■ Exercise objective
Repeat verbatim only the lines from the opening of the material below through the one that contains "housing_form = make_housing()".

■ Excerpted data
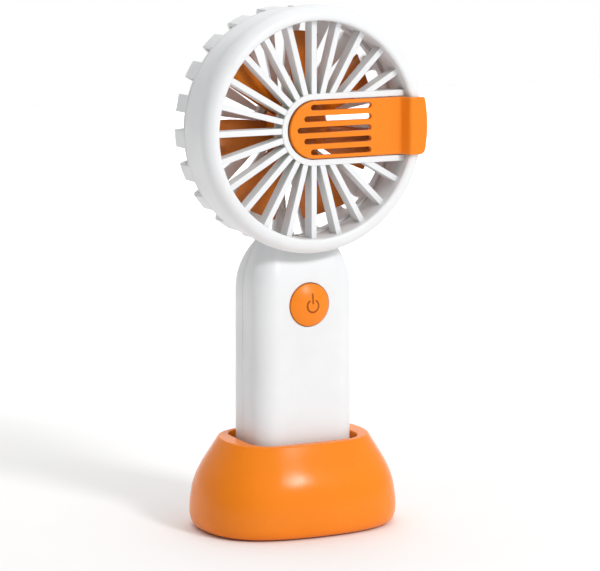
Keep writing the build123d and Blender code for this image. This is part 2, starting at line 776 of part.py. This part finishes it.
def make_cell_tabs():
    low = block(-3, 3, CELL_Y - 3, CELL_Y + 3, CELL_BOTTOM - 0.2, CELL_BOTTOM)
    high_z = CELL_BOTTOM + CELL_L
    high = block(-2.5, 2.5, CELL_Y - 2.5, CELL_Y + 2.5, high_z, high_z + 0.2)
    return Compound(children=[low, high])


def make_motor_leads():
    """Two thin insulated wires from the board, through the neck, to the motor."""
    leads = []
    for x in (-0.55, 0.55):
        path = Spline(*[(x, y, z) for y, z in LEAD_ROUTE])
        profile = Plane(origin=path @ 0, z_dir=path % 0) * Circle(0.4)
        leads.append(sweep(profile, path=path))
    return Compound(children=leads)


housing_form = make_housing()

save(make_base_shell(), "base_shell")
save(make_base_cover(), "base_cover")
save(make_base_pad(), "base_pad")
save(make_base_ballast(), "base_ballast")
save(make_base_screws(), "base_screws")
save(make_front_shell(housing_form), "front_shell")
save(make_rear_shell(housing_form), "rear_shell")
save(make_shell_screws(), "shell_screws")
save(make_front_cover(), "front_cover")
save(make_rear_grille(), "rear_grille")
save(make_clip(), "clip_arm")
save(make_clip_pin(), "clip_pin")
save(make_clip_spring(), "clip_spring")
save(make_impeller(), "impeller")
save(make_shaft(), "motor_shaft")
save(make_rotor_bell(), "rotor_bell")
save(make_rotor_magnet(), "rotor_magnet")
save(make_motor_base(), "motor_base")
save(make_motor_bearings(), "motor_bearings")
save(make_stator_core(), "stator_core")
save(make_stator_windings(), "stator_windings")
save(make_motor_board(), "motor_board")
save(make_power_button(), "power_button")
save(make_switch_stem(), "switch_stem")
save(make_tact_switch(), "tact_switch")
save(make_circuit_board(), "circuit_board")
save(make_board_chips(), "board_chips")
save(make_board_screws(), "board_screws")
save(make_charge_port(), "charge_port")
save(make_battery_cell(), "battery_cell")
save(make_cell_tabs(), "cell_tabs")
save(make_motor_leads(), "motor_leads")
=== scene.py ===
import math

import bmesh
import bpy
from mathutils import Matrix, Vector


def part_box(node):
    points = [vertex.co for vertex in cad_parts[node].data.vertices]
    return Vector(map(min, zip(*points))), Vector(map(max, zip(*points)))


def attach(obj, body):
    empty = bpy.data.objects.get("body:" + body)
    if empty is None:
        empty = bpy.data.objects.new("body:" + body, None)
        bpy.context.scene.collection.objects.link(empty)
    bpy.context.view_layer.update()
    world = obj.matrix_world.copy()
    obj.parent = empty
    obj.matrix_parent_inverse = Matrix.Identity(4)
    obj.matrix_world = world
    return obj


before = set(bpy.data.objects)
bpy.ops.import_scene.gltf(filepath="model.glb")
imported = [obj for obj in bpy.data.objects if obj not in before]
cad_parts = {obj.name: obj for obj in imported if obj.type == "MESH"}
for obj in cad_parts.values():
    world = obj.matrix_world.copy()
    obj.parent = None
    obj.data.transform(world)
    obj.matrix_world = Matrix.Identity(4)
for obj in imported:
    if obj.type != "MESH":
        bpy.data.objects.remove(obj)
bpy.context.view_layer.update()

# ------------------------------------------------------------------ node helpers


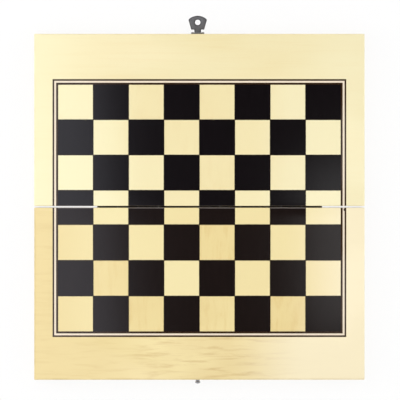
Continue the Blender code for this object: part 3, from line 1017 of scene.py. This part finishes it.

■ The solution
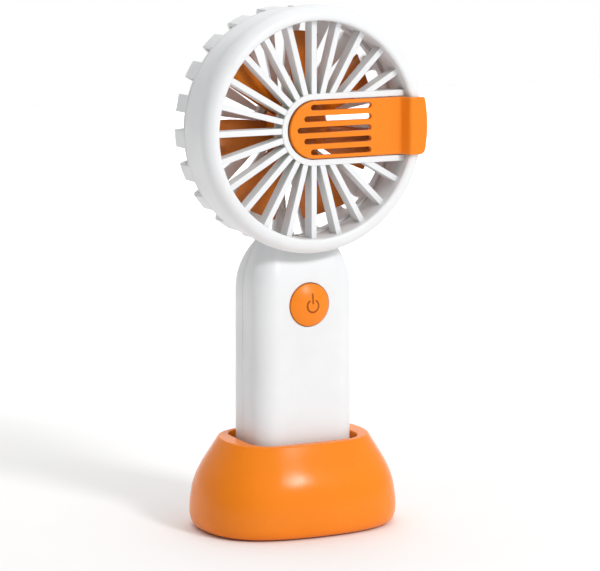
Keep writing the build123d and Blender code for this image. This is part 2, starting at line 776 of part.py. This part finishes it.
def make_cell_tabs():
    low = block(-3, 3, CELL_Y - 3, CELL_Y + 3, CELL_BOTTOM - 0.2, CELL_BOTTOM)
    high_z = CELL_BOTTOM + CELL_L
    high = block(-2.5, 2.5, CELL_Y - 2.5, CELL_Y + 2.5, high_z, high_z + 0.2)
    return Compound(children=[low, high])


def make_motor_leads():
    """Two thin insulated wires from the board, through the neck, to the motor."""
    leads = []
    for x in (-0.55, 0.55):
        path = Spline(*[(x, y, z) for y, z in LEAD_ROUTE])
        profile = Plane(origin=path @ 0, z_dir=path % 0) * Circle(0.4)
        leads.append(sweep(profile, path=path))
    return Compound(children=leads)


housing_form = make_housing()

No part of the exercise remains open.